PROVIDED DATA ::
____________

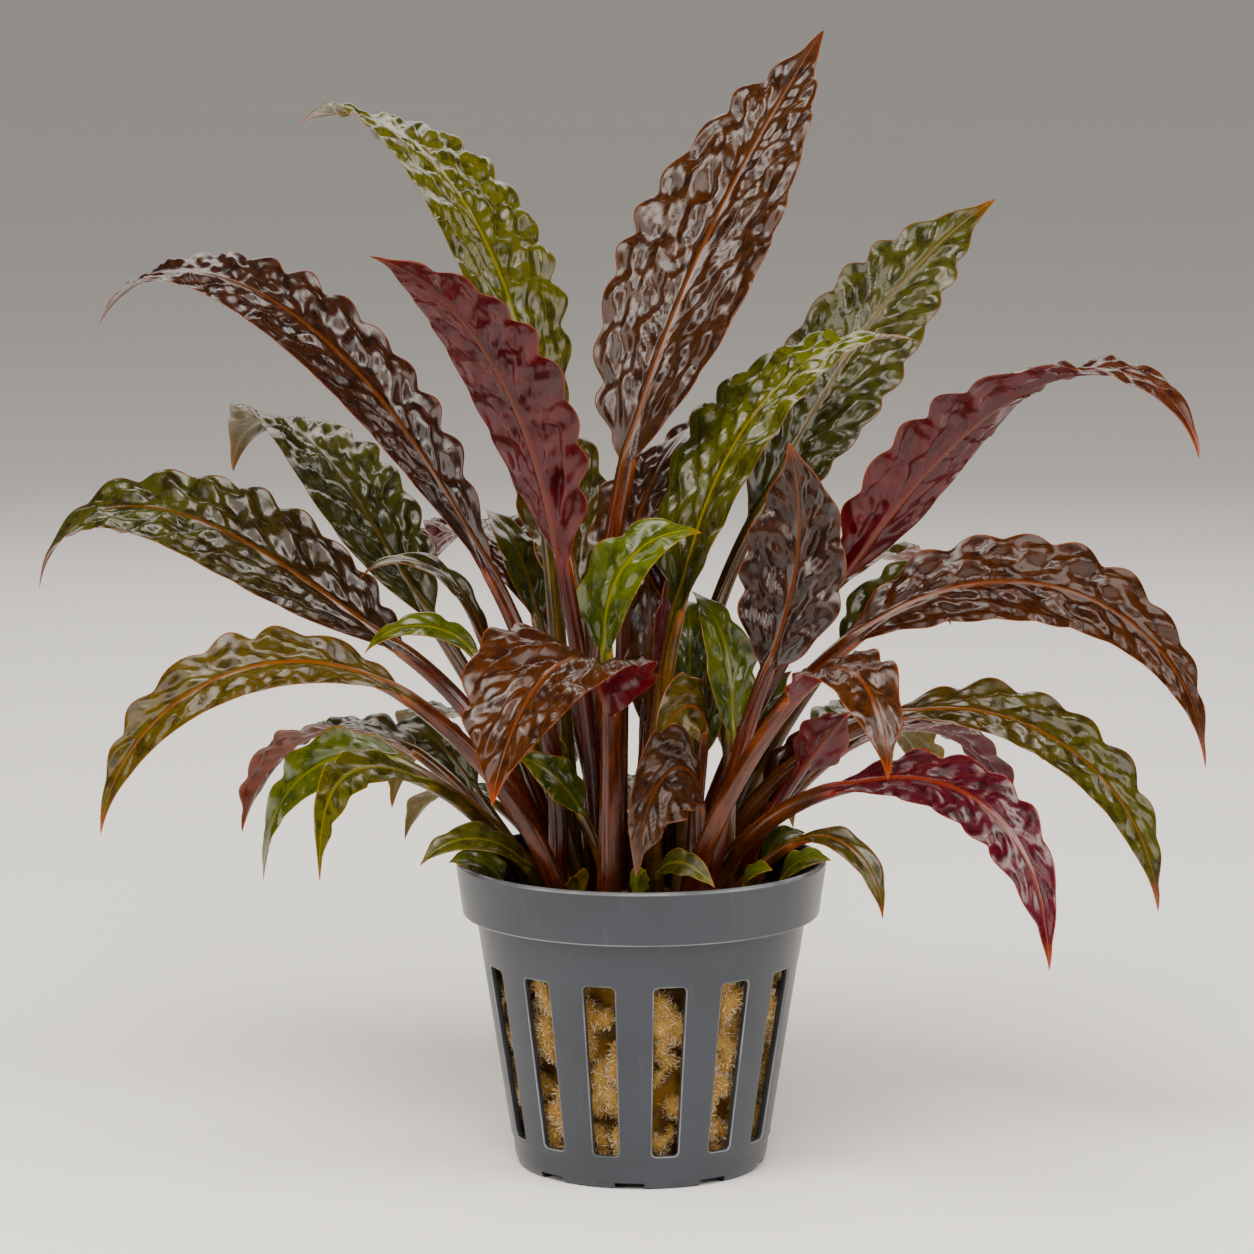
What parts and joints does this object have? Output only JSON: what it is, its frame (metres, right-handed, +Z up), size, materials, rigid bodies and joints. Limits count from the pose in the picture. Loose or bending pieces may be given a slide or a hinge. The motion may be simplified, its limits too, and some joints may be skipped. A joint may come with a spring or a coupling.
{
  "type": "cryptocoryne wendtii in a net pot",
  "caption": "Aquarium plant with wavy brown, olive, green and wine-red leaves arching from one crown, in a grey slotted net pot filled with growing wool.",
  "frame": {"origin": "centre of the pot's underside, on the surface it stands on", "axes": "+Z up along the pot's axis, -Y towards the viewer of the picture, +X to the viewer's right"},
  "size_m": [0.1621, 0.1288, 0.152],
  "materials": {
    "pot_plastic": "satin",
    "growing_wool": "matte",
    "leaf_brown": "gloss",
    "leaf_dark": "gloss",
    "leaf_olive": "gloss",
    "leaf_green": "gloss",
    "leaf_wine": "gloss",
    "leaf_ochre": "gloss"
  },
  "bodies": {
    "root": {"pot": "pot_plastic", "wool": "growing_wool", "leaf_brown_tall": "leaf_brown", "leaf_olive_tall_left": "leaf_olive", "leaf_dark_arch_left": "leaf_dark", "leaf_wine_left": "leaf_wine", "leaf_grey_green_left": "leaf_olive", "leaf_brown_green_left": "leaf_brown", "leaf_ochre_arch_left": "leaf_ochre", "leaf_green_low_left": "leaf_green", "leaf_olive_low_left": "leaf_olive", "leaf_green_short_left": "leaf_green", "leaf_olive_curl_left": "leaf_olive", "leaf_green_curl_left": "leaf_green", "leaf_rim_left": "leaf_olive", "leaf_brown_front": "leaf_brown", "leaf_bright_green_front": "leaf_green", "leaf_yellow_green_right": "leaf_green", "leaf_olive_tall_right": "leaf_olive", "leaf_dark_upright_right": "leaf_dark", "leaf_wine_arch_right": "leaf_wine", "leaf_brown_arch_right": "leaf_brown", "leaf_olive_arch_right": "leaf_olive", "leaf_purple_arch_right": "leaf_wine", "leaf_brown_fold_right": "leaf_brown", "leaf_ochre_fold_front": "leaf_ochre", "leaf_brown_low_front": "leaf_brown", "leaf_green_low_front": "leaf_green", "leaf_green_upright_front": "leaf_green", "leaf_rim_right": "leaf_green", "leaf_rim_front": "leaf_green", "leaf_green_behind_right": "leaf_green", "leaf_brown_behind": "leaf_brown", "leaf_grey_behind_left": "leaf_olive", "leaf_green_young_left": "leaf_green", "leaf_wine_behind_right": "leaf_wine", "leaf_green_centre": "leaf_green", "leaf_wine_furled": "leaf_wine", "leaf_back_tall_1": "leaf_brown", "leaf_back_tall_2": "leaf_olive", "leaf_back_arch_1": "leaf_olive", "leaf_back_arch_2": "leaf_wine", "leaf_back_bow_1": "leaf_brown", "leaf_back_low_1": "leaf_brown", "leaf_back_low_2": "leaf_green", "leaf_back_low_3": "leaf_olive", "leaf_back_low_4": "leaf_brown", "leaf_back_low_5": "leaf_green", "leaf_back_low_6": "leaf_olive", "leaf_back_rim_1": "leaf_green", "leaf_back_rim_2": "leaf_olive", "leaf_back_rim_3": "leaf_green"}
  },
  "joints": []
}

____________

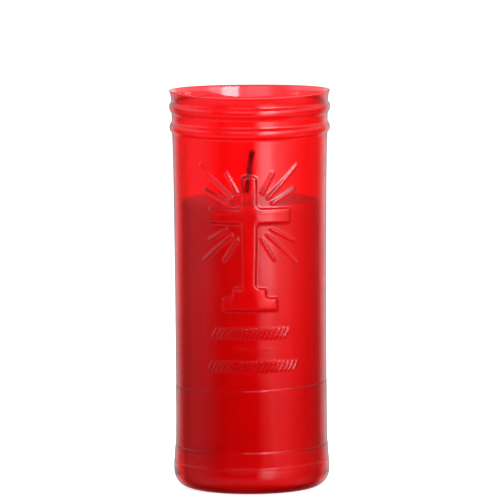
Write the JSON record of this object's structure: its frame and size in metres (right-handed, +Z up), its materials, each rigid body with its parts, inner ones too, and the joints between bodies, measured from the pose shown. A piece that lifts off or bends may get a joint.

____________

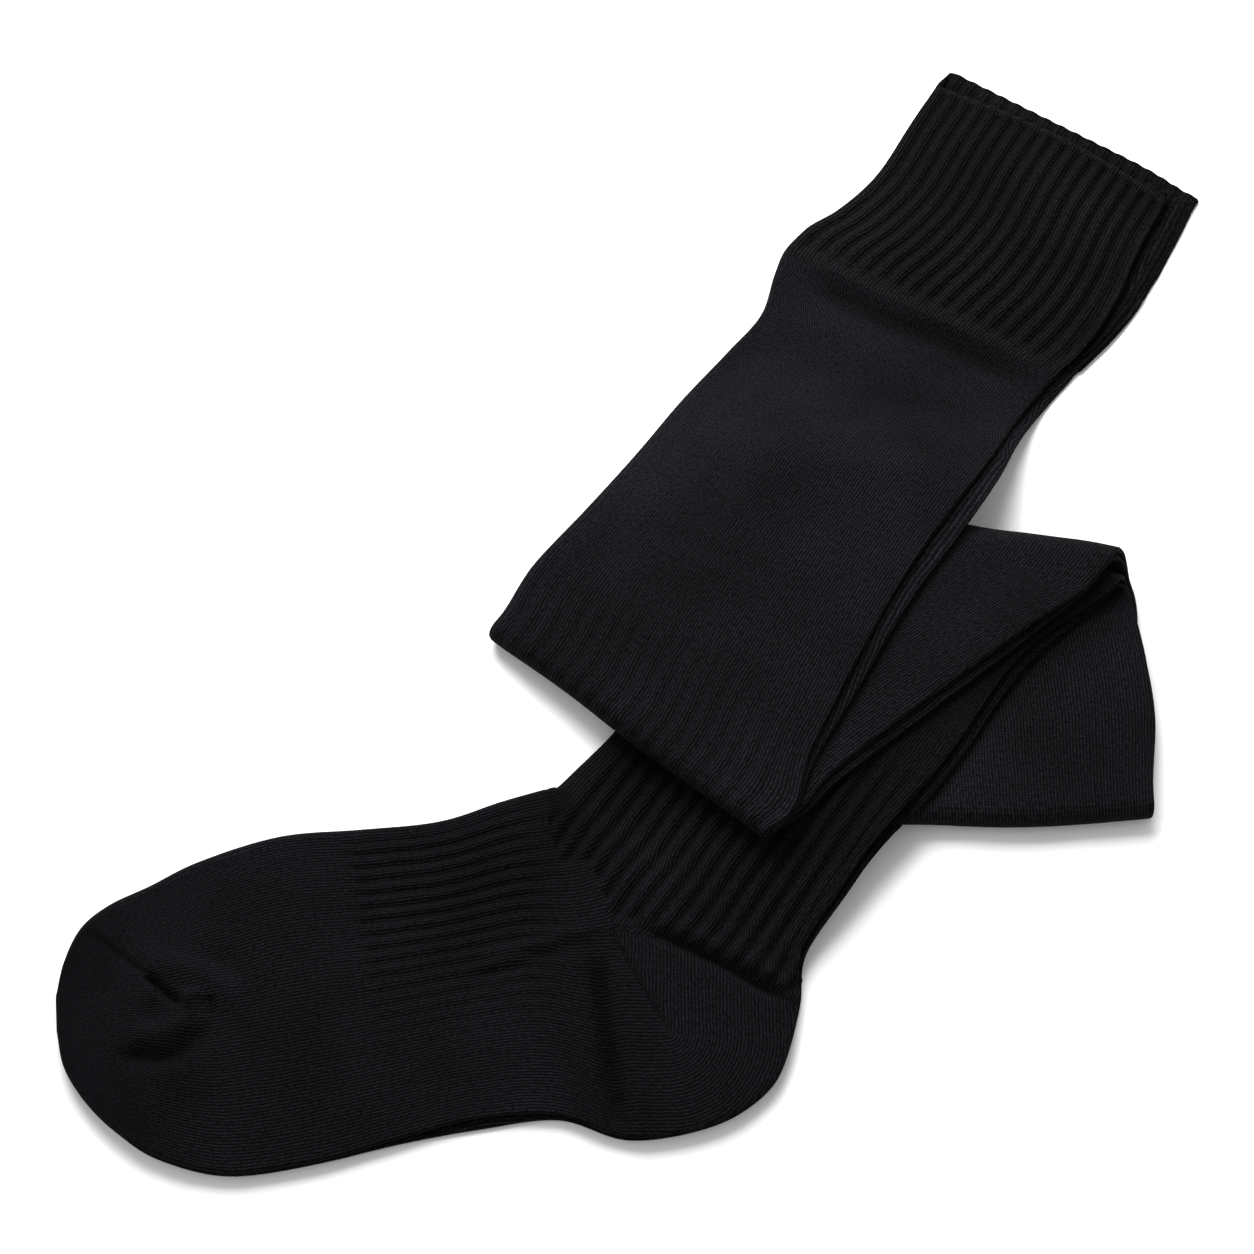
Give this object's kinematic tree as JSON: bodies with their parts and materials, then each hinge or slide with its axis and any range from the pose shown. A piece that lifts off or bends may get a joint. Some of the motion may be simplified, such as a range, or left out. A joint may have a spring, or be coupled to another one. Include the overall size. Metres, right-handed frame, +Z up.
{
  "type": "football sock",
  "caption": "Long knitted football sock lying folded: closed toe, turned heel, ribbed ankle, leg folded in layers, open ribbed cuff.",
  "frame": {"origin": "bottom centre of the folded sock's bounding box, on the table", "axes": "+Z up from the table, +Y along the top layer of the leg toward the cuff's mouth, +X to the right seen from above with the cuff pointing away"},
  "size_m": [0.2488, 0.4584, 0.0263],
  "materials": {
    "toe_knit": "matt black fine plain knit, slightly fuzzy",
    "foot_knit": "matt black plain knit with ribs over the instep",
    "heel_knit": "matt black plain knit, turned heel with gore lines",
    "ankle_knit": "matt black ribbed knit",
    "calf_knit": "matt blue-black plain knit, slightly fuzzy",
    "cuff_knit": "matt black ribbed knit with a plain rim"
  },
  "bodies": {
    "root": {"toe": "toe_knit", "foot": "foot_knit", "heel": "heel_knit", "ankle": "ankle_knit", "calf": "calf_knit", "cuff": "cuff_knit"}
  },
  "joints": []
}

____________

GOAL :: Find the string "object" in the entries above and return each line that holds it.

ANSWER TO THE EXERCISE ::
What parts and joints does this object have? Output only JSON: what it is, its frame (metres, right-handed, +Z up), size, materials, rigid bodies and joints. Limits count from the pose in the picture. Loose or bending pieces may be given a slide or a hinge. The motion may be simplified, its limits too, and some joints may be skipped. A joint may come with a spring or a coupling.
Write the JSON record of this object's structure: its frame and size in metres (right-handed, +Z up), its materials, each rigid body with its parts, inner ones too, and the joints between bodies, measured from the pose shown. A piece that lifts off or bends may get a joint.
Give this object's kinematic tree as JSON: bodies with their parts and materials, then each hinge or slide with its axis and any range from the pose shown. A piece that lifts off or bends may get a joint. Some of the motion may be simplified, such as a range, or left out. A joint may have a spring, or be coupled to another one. Include the overall size. Metres, right-handed frame, +Z up.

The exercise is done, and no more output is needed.